__Problem to solve__: Repeat exactly what appears from the opening line of the listing to the line with "down its front.", inclusive.

__Material__:
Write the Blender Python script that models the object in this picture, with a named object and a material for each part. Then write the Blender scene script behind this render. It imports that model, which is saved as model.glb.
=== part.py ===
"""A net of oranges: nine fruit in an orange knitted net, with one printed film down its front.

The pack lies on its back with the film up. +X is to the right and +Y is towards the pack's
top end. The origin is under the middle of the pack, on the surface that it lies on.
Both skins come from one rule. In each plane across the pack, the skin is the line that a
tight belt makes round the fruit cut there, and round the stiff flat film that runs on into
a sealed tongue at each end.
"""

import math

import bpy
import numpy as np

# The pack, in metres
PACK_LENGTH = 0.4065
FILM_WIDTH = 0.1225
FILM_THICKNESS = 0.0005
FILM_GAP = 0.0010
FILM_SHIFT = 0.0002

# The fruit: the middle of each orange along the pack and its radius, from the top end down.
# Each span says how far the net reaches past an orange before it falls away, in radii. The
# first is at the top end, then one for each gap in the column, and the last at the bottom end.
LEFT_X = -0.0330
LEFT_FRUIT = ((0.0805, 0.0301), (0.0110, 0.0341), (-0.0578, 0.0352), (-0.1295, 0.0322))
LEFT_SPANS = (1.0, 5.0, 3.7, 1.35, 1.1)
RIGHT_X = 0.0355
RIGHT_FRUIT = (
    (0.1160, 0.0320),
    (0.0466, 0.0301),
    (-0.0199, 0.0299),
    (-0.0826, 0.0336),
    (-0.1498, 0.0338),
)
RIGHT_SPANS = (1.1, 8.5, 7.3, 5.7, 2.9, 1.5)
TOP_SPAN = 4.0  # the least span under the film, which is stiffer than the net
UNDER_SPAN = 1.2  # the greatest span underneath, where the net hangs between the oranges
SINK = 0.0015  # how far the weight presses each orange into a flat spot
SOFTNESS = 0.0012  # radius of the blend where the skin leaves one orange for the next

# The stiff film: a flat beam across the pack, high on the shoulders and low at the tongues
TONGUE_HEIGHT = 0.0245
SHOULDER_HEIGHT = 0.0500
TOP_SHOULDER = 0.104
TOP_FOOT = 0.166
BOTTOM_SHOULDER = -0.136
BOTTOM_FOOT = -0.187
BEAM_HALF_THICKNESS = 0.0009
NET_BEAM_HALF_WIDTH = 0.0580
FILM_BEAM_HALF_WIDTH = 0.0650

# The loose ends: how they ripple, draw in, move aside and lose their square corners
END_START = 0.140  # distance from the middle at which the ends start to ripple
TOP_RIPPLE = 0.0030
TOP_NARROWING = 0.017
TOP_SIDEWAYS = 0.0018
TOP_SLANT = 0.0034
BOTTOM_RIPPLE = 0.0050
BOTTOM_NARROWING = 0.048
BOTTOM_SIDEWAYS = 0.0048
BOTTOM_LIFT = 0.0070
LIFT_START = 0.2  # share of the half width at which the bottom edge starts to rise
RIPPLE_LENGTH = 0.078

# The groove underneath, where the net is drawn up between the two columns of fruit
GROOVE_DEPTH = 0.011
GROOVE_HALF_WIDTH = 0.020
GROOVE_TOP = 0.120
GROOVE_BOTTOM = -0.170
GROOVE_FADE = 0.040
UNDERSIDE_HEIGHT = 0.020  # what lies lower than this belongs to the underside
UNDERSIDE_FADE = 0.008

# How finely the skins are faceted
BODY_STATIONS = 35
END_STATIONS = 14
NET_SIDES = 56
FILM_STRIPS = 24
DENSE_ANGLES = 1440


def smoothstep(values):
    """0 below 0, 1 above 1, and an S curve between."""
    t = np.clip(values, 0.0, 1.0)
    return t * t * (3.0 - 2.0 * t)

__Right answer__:
Write the Blender Python script that models the object in this picture, with a named object and a material for each part. Then write the Blender scene script behind this render. It imports that model, which is saved as model.glb.
=== part.py ===
"""A net of oranges: nine fruit in an orange knitted net, with one printed film down its front.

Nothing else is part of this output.